Editorial featuring Naomi, Linda and Yasmin le Bon from American Elle circa 1990.

I remember the above editorial distinctly because I had not seen designs like these anywhere before. The detail and the cut and boy-o-boy, the way they fit! Also I remember being surprised with the frivolity of the models and how Alaia himself was so cute and tiny!

Going through some old magazines got me thinking about my high school graduation formal dress. I spent much of my time designing my dress and scouring magazines to find the perfect look for me.
I knew that I didn’t want to look like anyone else and so that meant wearing something unconventional.

Alaia in his Atelier.

I knew that I had to have an Alaia but short of flying to Paris (an impractical impossibility) I designed a dress based on my favourite silhouette. I found a very talented dressmaker who was as excited as I was to make a pattern and construct my dress, I couldn’t wait! It turned out perfectly and my favourite part was the pleated hem and the sapphire coloured fabric.  The only concession I had to make was that my mother would not let me have it made out of lycra (no cling for moi unfortunately), so I had it made from satin and let me tell you, it may have not been form-fitting back in 1990, but after two babies, not only does it still fit, but it clings like it should now!
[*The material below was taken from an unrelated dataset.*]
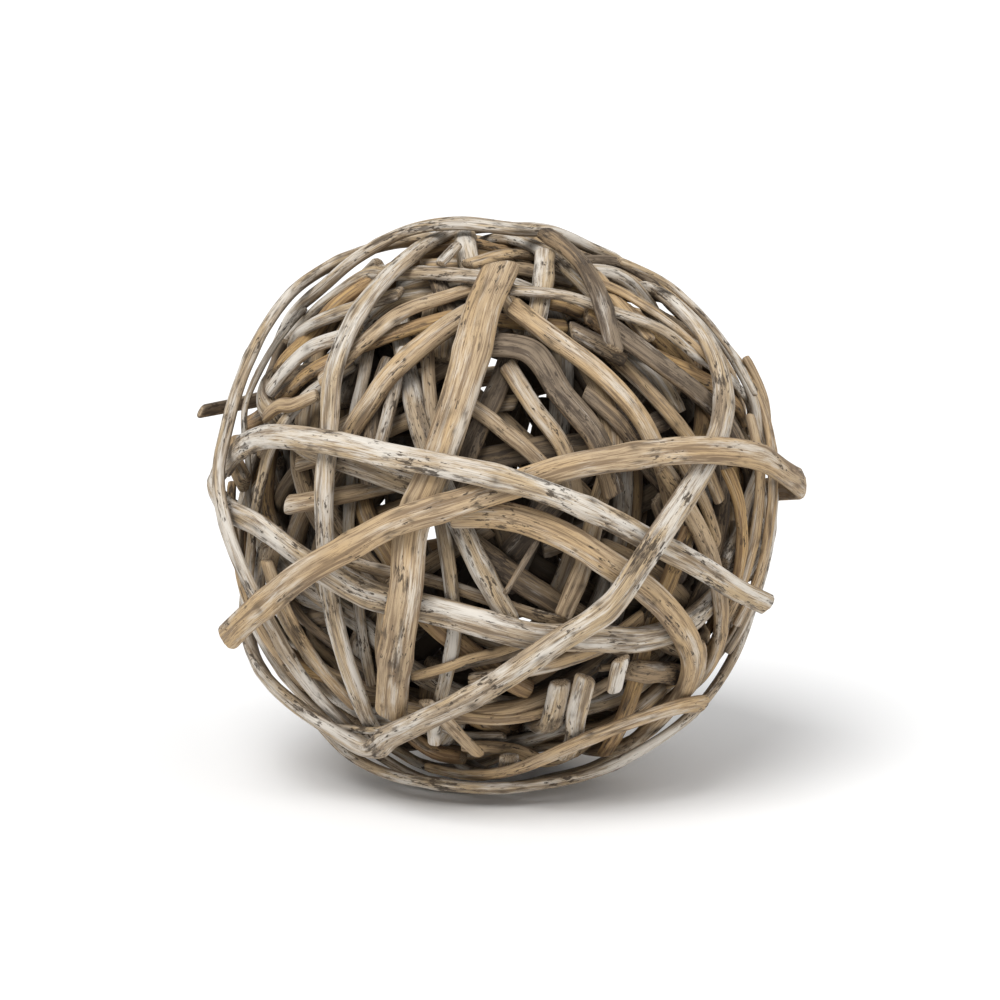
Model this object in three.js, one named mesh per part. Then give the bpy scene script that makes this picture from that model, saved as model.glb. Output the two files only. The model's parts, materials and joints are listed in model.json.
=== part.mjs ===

Oh how I wish I could show you the dress, but alas I do not have any pictures to show you… I have looked high and low, but to no avail.  Je suis dèsolè!

When my little girls grow up and attend their high school graduation formal, I wonder how far I will have to go to fulfill their couture desires? Will we have to mortgage our retirement fund in order to buy Parisian couture for them?

It would be fun though, wouldn’t it?